Ms Mahuta said that she discussed opportunities for expanding the relationship and cooperating in new areas, such as climate change and sustainable agriculture.
“We aspire to develop opportunities in the economic, cultural, technology and services sectors, and to strengthen people-to-people links. We are changing immigration settings to attract high-skilled migrants with a clear pathway to residency for globally hard-to-fill roles. We anticipate there could be opportunities for high-skilled migrants from India through the green list, such as dairy farm managers and ICT roles,” she said.
Ms Mahuta said that New Zealand’s progress towards joining the International Solar Alliance, which India and France established in 2015 as an example of new areas of cooperation.
The Alliance promotes solar energy through research, development and innovation and mobilises investment for affordable solar energy around the world, including the Pacific.
“We also discussed India’s interest in joining the Global Research Alliance on Agricultural Greenhouse Gases, which promotes international cooperation and research to find ways to grow more food without growing greenhouse gas emissions,” she said.
Immigration, students and more
Dr Jaishankar was more specific in his comments about the bilateral talks.

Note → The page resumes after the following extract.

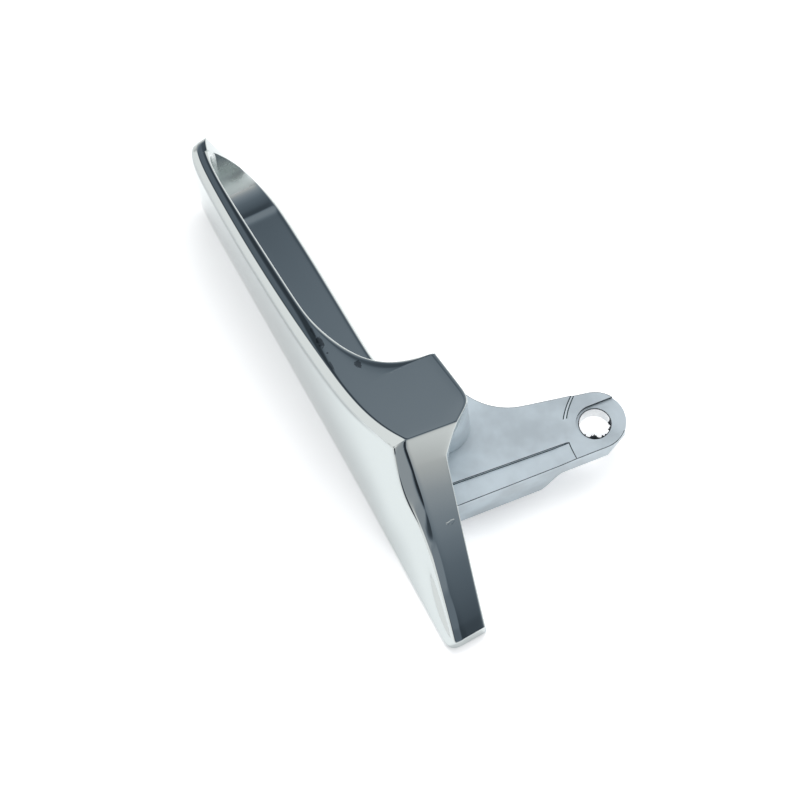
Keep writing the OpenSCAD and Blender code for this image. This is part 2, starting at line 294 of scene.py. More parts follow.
def faceDrop(s, d):
    # the top face is crowned: a parabola that slopes at the near edge and is level at `reach` behind it;
    # beside the scoop it falls again towards the rim, on the block and tail it stays level
    wide, tail = ease((s - 45) / 22), onTail(s)
    reach = (2.67 - 2.3 * wide) * (1 - tail) + 0.5 * tail
    slope = g["faceSlope"] * (1 - 0.5 * wide) * (1 - tail) + 0.1 * tail
    over = np.maximum(d - reach, 0) * (1 - ease((s - 45) / 13))
    return slope / (2 * reach) * (np.maximum(reach - d, 0) ** 2 + over ** 2) * slimness(s)


def bandDrop(s, x):
    # the band in front of the near edge: its slope grows over a short way, then stays
    tail = onTail(s)
    steep = g["bandSlope"] * slimness(s)
    first = (g["faceSlope"] * (1 - tail) + 0.1 * tail) * slimness(s)
    soft = 0.15 * (1 - tail) + 1.25 * tail
    near = np.minimum(x, soft)
    return first * near + (steep - first) * near ** 2 / (2 * soft) + steep * np.maximum(x - soft, 0)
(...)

“We raised the issue of our people stranded in India for more than two years because of the closure of New Zealand’s borders. Many of our students, who were in India on holiday were not allowed to return to this country to continue their studies. We have asked the New Zealand government to give our people fair and equitable treatment. We can meet the skills shortage of New Zealand if there is greater mobility of people and better understanding,” he said.
In her reply, Ms Mahuta said that New Zealand has recently changed its immigration settings and provided a pathway for migrant workers to become residents.
The Immigration Minister is working to restore the migrant policy to the Pre-Covid levels, including welcoming back international students, she said.
Dr Jaishankar said that India sees the larger picture of the South Pacific and Indo-Pacific regions including the current state of security and other challenges but stopped short of mentioning the growing influence of the People’s Republic of China in the Pacific Island countries.
“We also spoke of air connectivity (meaning direct flights between New Zealand and India) and a better understanding of each other’s position to improve friendship,” he said.
Later, he tweeted saying that he had “warm and productive talks with Ms Mahuta. Two societies, respectful of tradition and culture, are seeking to forge a more contemporary relationship. I appreciate the exchange of views on issues of international concerns such as the Indo-Pacific and the Ukraine conflict. I value our working together in multilateral forums including the Un and the Commonwealth,” he said.
Security in the Indo-Pacific region
A Press Trust of India report said that India, the US and several other world powers have been talking about the need to ensure a free, open and thriving Indo-Pacific in the backdrop of China’s rising military manoeuvring in the resource high region.
“China claims nearly all of the disputed South China Sea, though Taiwan, the Philippines, Brunei, Malaysia and Vietnam claim parts of it. Beijing has built artificial islands and military installations in the South China Sea. China also has territorial disputes with Ja[an in the East China Sea.
“India has repeatedly emphasised the immediate cessation of hostilities in Ukraine and the need to resolve the ongoing conflict through dialogue and diplomacy,” PTI said.
Dr Jaishankar also met Associated Foreign Minister Aupito William Sio during the bilateral discussions.